BEGIN
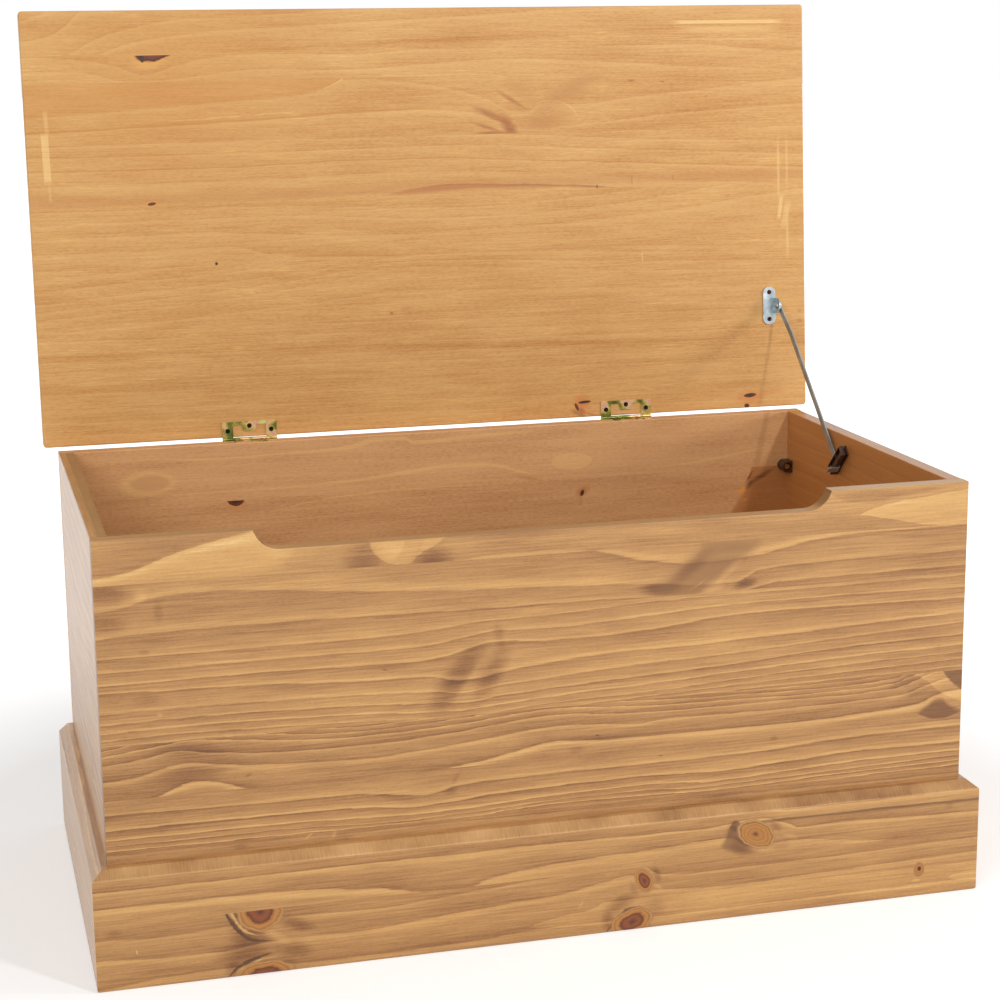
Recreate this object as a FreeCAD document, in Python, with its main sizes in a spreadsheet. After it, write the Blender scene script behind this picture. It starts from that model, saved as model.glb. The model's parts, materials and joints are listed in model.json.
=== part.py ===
import FreeCAD, Part
import math
import os

import Sketcher
from FreeCAD import Placement, Rotation, Vector

# A pine storage trunk: four panels and a base on a moulded plinth, and a lid on two flush hinges,
# held open by a bar that slides through a plastic guide.
# Millimetres. +Z is up, +X is to the right and +Y is to the back. The origin is on the floor, under
# the middle of the trunk's box with the lid open.

DOC = FreeCAD.newDocument("StorageTrunk")

DRIVING_SIZES = (
    # Carcass
    ("width", 900.0),
    ("depth", 468.0),
    ("rim_height", 446.0),
    ("board", 17.0),
    ("arris", 1.2),
    ("scoop_width", 593.0),
    ("scoop_depth", 20.0),
    ("scoop_radius", 26.0),
    # Base, on four battens
    ("base_board", 9.0),
    ("base_play", 0.5),
    ("batten", 20.0),
    ("batten_rise", 15.0),
    # Plinth: its top edge has a flat, a slope and a rounded nose
    ("plinth_board", 16.5),
    ("plinth_height", 122.5),
    ("plinth_flat", 6.0),
    ("plinth_slope_drop", 8.5),
    ("plinth_nose", 2.5),
    ("plinth_foot_round", 3.0),
    # Lid
    ("lid_board", 17.0),
    ("lid_side_overhang", 15.5),
    ("lid_front_overhang", 19.0),
    ("lid_corner_radius", 4.0),
    ("lid_arris", 1.8),
    ("open_angle", 94.2),
    # Flush hinges. Reaches are measured from the pin.
    ("hinge_length", 63.5),
    ("hinge_inset", 220.0),
    ("leaf_thickness", 1.2),
    ("leaf_play", 0.2),
    ("hinge_pin_radius", 1.2),
    ("knuckle_radius", 2.3),
    ("knuckle_clearance", 0.3),
    ("running_clearance", 0.05),
    ("lid_leaf_reach", 20.6),
    ("lid_leaf_outer_hole_reach", 10.2),
    ("lid_leaf_middle_hole_reach", 15.5),
    ("lid_leaf_hole_pitch", 25.4),
    ("window_length", 38.6),
    ("window_reach", 16.8),
    ("tab_width", 13.3),
    ("tab_root_width", 17.0),
    ("tab_reach", 9.4),
    ("nesting_play", 0.5),
    ("rim_leaf_hole_reach", 7.4),
    ("rim_leaf_hole_offset", 12.2),
    # Countersunk screws
    ("hinge_screw_head_radius", 2.8),
    ("hinge_screw_shank_radius", 1.5),
    ("hinge_screw_length", 14.0),
    ("frame_screw_head_radius", 3.8),
    ("frame_screw_shank_radius", 2.0),
    ("frame_screw_grip", 12.0),
    ("frame_screw_inset", 60.0),
    ("recess_width", 1.0),
    # Dowels between the panels' ends
    ("dowel_radius", 4.0),
    ("dowel_in_face", 11.0),
    ("dowel_in_edge", 20.0),
    ("dowel_spacing", 14.5),
    # Corner connectors
    ("connector_height", 14.0),
    ("connector_reach", 13.0),
    ("connector_length", 18.0),
    ("connector_drop", 66.5),
    ("connector_rise", 90.0),
    ("connector_well_radius", 4.7),
    ("connector_well_depth", 6.0),
    ("connector_peg_radius", 3.0),
    ("connector_peg_length", 9.0),
    ("connector_screw_head_radius", 3.2),
    ("connector_screw_head_height", 3.0),
    ("connector_screw_radius", 2.0),
    ("connector_screw_grip", 12.0),
    # Lid stay: bracket on the lid
    ("bracket_reach", 124.7),
    ("bracket_side_gap", 7.4),
    ("bracket_width", 15.9),
    ("bracket_length", 46.0),
    ("bracket_thickness", 1.5),
    ("bracket_hole_pitch", 33.0),
    ("ear_length", 18.4),
    ("ear_height", 18.5),
    ("rivet_height", 10.0),
    ("rivet_radius", 2.0),
    ("rivet_head_radius", 3.8),
    ("rivet_head_height", 2.4),
    ("rivet_tail_radius", 3.6),
    ("rivet_tail_height", 1.2),
    ("washer_radius", 5.0),
    ("washer_thickness", 0.8),
    # Lid stay: sliding bar
    ("bar_width", 8.0),
    ("bar_thickness", 1.5),
    ("bar_eye_radius", 5.5),
    ("bar_play", 0.15),
    ("bar_set", 2.4),
    ("bar_set_start", 7.0),
    ("bar_set_end", 45.0),
    ("bar_tab", 15.0),
    ("bar_bend_radius", 2.4),
    # Lid stay: guide on the right side panel. Places on it are measured from its screw.
    ("guide_back", 170.8),
    ("guide_drop", 41.6),
    ("guide_tilt", 4.5),
    ("guide_thickness", 9.1),
    ("guide_width", 12.6),
    ("guide_heel", 4.5),
    ("guide_length", 42.4),
    ("guide_round", 0.8),
    ("guide_bar_offset", 8.5),
    ("guide_play", 0.3),
    ("guide_front_wall", 5.1),
    ("guide_slot", 2.1),
    ("guide_pocket_depth", 3.2),
    ("guide_rim", 1.3),
    ("guide_rib", 2.0),
    ("guide_rib_place", 22.0),
    ("guide_screw_head_radius", 3.2),
    ("guide_screw_head_height", 2.2),
    ("guide_screw_radius", 2.0),
    ("guide_screw_grip", 12.0),
)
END
Objective: Output the full listing exactly as it stands.

Full solution:
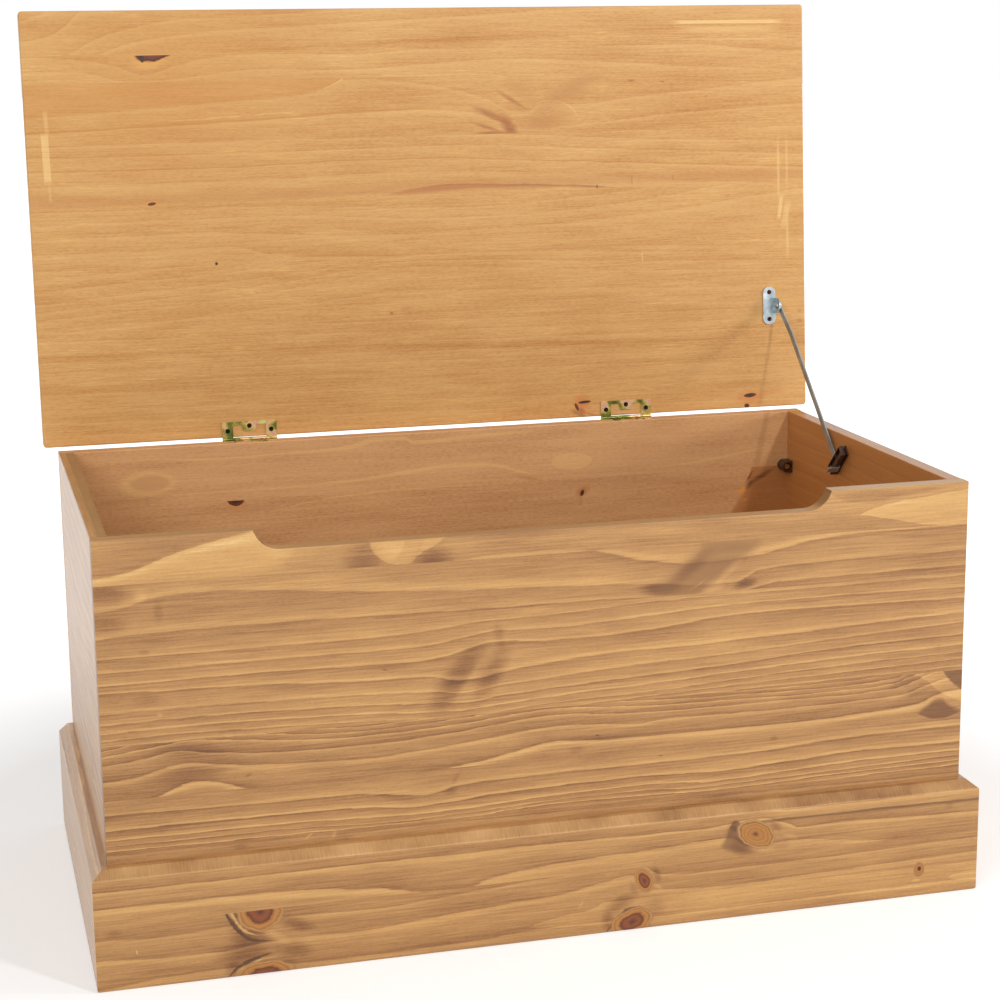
Recreate this object as a FreeCAD document, in Python, with its main sizes in a spreadsheet. After it, write the Blender scene script behind this picture. It starts from that model, saved as model.glb. The model's parts, materials and joints are listed in model.json.
=== part.py ===
import FreeCAD, Part
import math
import os

import Sketcher
from FreeCAD import Placement, Rotation, Vector

# A pine storage trunk: four panels and a base on a moulded plinth, and a lid on two flush hinges,
# held open by a bar that slides through a plastic guide.
# Millimetres. +Z is up, +X is to the right and +Y is to the back. The origin is on the floor, under
# the middle of the trunk's box with the lid open.

DOC = FreeCAD.newDocument("StorageTrunk")

DRIVING_SIZES = (
    # Carcass
    ("width", 900.0),
    ("depth", 468.0),
    ("rim_height", 446.0),
    ("board", 17.0),
    ("arris", 1.2),
    ("scoop_width", 593.0),
    ("scoop_depth", 20.0),
    ("scoop_radius", 26.0),
    # Base, on four battens
    ("base_board", 9.0),
    ("base_play", 0.5),
    ("batten", 20.0),
    ("batten_rise", 15.0),
    # Plinth: its top edge has a flat, a slope and a rounded nose
    ("plinth_board", 16.5),
    ("plinth_height", 122.5),
    ("plinth_flat", 6.0),
    ("plinth_slope_drop", 8.5),
    ("plinth_nose", 2.5),
    ("plinth_foot_round", 3.0),
    # Lid
    ("lid_board", 17.0),
    ("lid_side_overhang", 15.5),
    ("lid_front_overhang", 19.0),
    ("lid_corner_radius", 4.0),
    ("lid_arris", 1.8),
    ("open_angle", 94.2),
    # Flush hinges. Reaches are measured from the pin.
    ("hinge_length", 63.5),
    ("hinge_inset", 220.0),
    ("leaf_thickness", 1.2),
    ("leaf_play", 0.2),
    ("hinge_pin_radius", 1.2),
    ("knuckle_radius", 2.3),
    ("knuckle_clearance", 0.3),
    ("running_clearance", 0.05),
    ("lid_leaf_reach", 20.6),
    ("lid_leaf_outer_hole_reach", 10.2),
    ("lid_leaf_middle_hole_reach", 15.5),
    ("lid_leaf_hole_pitch", 25.4),
    ("window_length", 38.6),
    ("window_reach", 16.8),
    ("tab_width", 13.3),
    ("tab_root_width", 17.0),
    ("tab_reach", 9.4),
    ("nesting_play", 0.5),
    ("rim_leaf_hole_reach", 7.4),
    ("rim_leaf_hole_offset", 12.2),
    # Countersunk screws
    ("hinge_screw_head_radius", 2.8),
    ("hinge_screw_shank_radius", 1.5),
    ("hinge_screw_length", 14.0),
    ("frame_screw_head_radius", 3.8),
    ("frame_screw_shank_radius", 2.0),
    ("frame_screw_grip", 12.0),
    ("frame_screw_inset", 60.0),
    ("recess_width", 1.0),
    # Dowels between the panels' ends
    ("dowel_radius", 4.0),
    ("dowel_in_face", 11.0),
    ("dowel_in_edge", 20.0),
    ("dowel_spacing", 14.5),
    # Corner connectors
    ("connector_height", 14.0),
    ("connector_reach", 13.0),
    ("connector_length", 18.0),
    ("connector_drop", 66.5),
    ("connector_rise", 90.0),
    ("connector_well_radius", 4.7),
    ("connector_well_depth", 6.0),
    ("connector_peg_radius", 3.0),
    ("connector_peg_length", 9.0),
    ("connector_screw_head_radius", 3.2),
    ("connector_screw_head_height", 3.0),
    ("connector_screw_radius", 2.0),
    ("connector_screw_grip", 12.0),
    # Lid stay: bracket on the lid
    ("bracket_reach", 124.7),
    ("bracket_side_gap", 7.4),
    ("bracket_width", 15.9),
    ("bracket_length", 46.0),
    ("bracket_thickness", 1.5),
    ("bracket_hole_pitch", 33.0),
    ("ear_length", 18.4),
    ("ear_height", 18.5),
    ("rivet_height", 10.0),
    ("rivet_radius", 2.0),
    ("rivet_head_radius", 3.8),
    ("rivet_head_height", 2.4),
    ("rivet_tail_radius", 3.6),
    ("rivet_tail_height", 1.2),
    ("washer_radius", 5.0),
    ("washer_thickness", 0.8),
    # Lid stay: sliding bar
    ("bar_width", 8.0),
    ("bar_thickness", 1.5),
    ("bar_eye_radius", 5.5),
    ("bar_play", 0.15),
    ("bar_set", 2.4),
    ("bar_set_start", 7.0),
    ("bar_set_end", 45.0),
    ("bar_tab", 15.0),
    ("bar_bend_radius", 2.4),
    # Lid stay: guide on the right side panel. Places on it are measured from its screw.
    ("guide_back", 170.8),
    ("guide_drop", 41.6),
    ("guide_tilt", 4.5),
    ("guide_thickness", 9.1),
    ("guide_width", 12.6),
    ("guide_heel", 4.5),
    ("guide_length", 42.4),
    ("guide_round", 0.8),
    ("guide_bar_offset", 8.5),
    ("guide_play", 0.3),
    ("guide_front_wall", 5.1),
    ("guide_slot", 2.1),
    ("guide_pocket_depth", 3.2),
    ("guide_rim", 1.3),
    ("guide_rib", 2.0),
    ("guide_rib_place", 22.0),
    ("guide_screw_head_radius", 3.2),
    ("guide_screw_head_height", 2.2),
    ("guide_screw_radius", 2.0),
    ("guide_screw_grip", 12.0),
)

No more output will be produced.